* Request:
Scan the entries below. List each line with "scene".

··· Supplied material ···

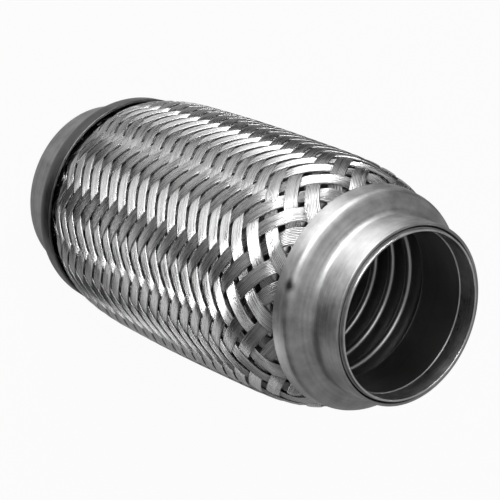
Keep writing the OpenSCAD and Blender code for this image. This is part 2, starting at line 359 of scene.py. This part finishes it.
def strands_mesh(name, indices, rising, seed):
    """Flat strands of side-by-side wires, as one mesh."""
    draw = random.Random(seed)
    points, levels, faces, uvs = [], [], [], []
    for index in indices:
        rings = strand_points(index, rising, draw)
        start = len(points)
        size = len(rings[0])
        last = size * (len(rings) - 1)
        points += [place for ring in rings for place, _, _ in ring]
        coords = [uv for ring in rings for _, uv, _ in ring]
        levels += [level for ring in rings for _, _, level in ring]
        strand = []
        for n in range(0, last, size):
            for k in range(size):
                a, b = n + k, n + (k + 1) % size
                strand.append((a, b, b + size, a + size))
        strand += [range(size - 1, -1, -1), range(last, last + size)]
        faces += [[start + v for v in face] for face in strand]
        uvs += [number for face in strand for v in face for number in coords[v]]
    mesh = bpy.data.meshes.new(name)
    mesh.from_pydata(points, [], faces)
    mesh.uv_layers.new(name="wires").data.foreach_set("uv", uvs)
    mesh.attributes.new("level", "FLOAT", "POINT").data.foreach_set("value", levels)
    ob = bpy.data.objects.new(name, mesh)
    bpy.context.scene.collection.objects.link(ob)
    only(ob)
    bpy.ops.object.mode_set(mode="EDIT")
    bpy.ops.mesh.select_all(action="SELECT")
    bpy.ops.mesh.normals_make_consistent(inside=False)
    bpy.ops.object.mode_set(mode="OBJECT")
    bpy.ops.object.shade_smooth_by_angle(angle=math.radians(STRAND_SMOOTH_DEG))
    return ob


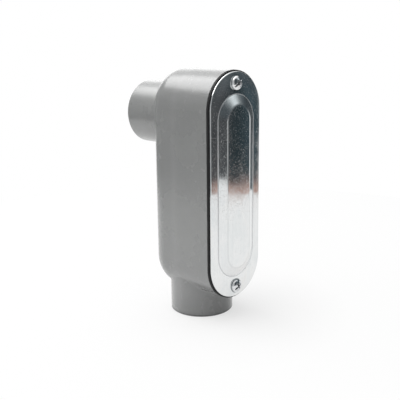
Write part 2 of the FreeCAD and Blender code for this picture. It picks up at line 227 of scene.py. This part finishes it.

···

* Problem solution:
Keep writing the OpenSCAD and Blender code for this image. This is part 2, starting at line 359 of scene.py. This part finishes it.
    bpy.context.scene.collection.objects.link(ob)
Write part 2 of the FreeCAD and Blender code for this picture. It picks up at line 227 of scene.py. This part finishes it.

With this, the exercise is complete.